How severe does this issue affect your experience of using Ray?
- Medium: It contributes to significant difficulty to complete my task, but I can work around it.
I’m working on implementing 2-player self-play with PPO as in this example. Initially, the agent that is being trained plays against RandomPolicy until it wins enough times. It looks like the RandomPolicy takes a sample from the action space of my custom environment. For reference, here is RLLib’s RandomPolicy compute_actions()
function:
return (
[self.action_space_for_sampling.sample() for _ in range(obs_batch_size)],
[],
{},
)
If I use the config in the self-play example, these values will be unsquashed before being sent to the environment. This is because since normalize_actions
is defaulted to be True
.
config = (
PPOConfig()
.environment(
env="open_spiel_env",
# normalize_actions=True by default
)
...
)
This means that the random sample, which was already in the action space of the environment, is unsquashed (and possibly clipped) unnecessarily. My action space is [0, 1], so after unsquashing, the only possible actions supplied by the random agent is [0.5, 1], which is completely unideal.

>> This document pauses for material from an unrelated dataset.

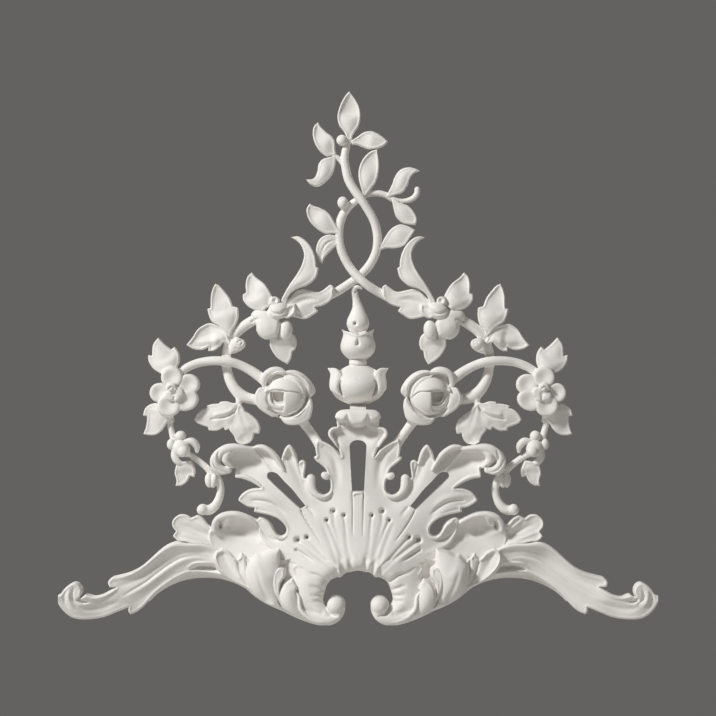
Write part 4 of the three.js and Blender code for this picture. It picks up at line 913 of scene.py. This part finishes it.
class Shade:
    """A node's output, which can be used in sums like a number."""

    def __init__(self, socket):
        self.socket = socket

    @classmethod
    def node(cls, kind, settings, values, out=0):
        """Makes a node with its settings, and its values or links."""
        node = cls.tree.nodes.new(kind)
        for name, setting in settings.items():
            setattr(node, name, setting)
        for name, value in values.items():
            if isinstance(value, Shade):
                cls.tree.links.new(value.socket, node.inputs[name])
            else:
                node.inputs[name].default_value = value
        return cls(node.outputs[out])

    def sum(self, operation, first, second):
        return self.node("ShaderNodeMath", {"operation": operation}, {0: first, 1: second})

    def __add__(self, other):
        return self.sum("ADD", self, other)

    def __radd__(self, other):
        return self.sum("ADD", other, self)

    def __sub__(self, other):
        return self.sum("SUBTRACT", self, other)

    def __rmul__(self, other):
        return self.sum("MULTIPLY", other, self)


# Matt warm white over fine plaster: faint clouds in the colour, a slightly uneven sheen and a fine
# grain left by the brush.
paint = bpy.data.materials.new("matt white plaster")
paint.use_nodes = True
Shade.tree = paint.node_tree
place = Shade.node("ShaderNodeTexCoord", {}, {}, "Object")
brushed = Shade.node("ShaderNodeVectorMath", {"operation": "MULTIPLY"}, {0: place, 1: (90, 90, 900)})
cloud, grit, brush = (
    Shade.node("ShaderNodeTexNoise", {}, {
        "Vector": over, "Scale": scale, "Detail": detail, "Roughness": rough}, "Fac")
    for over, scale, detail, rough in ((place, 16, 3, 0.5), (place, 520, 3, 0.6), (brushed, 1, 2, 0.5)))
colour_a, colour_b, colour_out = 6, 7, 2
colour = Shade.node("ShaderNodeMix", {"data_type": "RGBA"}, {
    "Factor": 1.2 * cloud + 0.5 * grit - 0.35,
    colour_a: (0.80, 0.775, 0.735, 1), colour_b: (0.89, 0.87, 0.835, 1)}, colour_out)
finish = paint.node_tree.nodes["Principled BSDF"]
grain_bump = Shade.node("ShaderNodeBump", {}, {
    "Strength": 0.22, "Distance": 0.0005, "Height": 0.6 * grit + 0.4 * brush}, "Normal")
uneven = 0.5 + 0.16 * cloud + 0.08 * grit
Shade.tree.links.new(colour.socket, finish.inputs["Base Color"])
Shade.tree.links.new(uneven.socket, finish.inputs["Roughness"])
Shade.tree.links.new(grain_bump.socket, finish.inputs["Normal"])
finish.inputs["Specular IOR Level"].default_value = 0.4
relief.data.materials.append(paint)

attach(relief, "root")
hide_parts("ornament")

If I set normalize_actions
to False
, then it solves this problem while breaking the other agent. The non-random agent will output an action from [-1, 1], and without the unsquashing step, it often gets flagged by my environment as illegal. Ideally it would be unsquashed to [0, 1].
What is the best way to solve this? A couple options could be writing my own random policy or changing my environment to independently unsquash actions, but neither of these seem clean. Am I missing anything?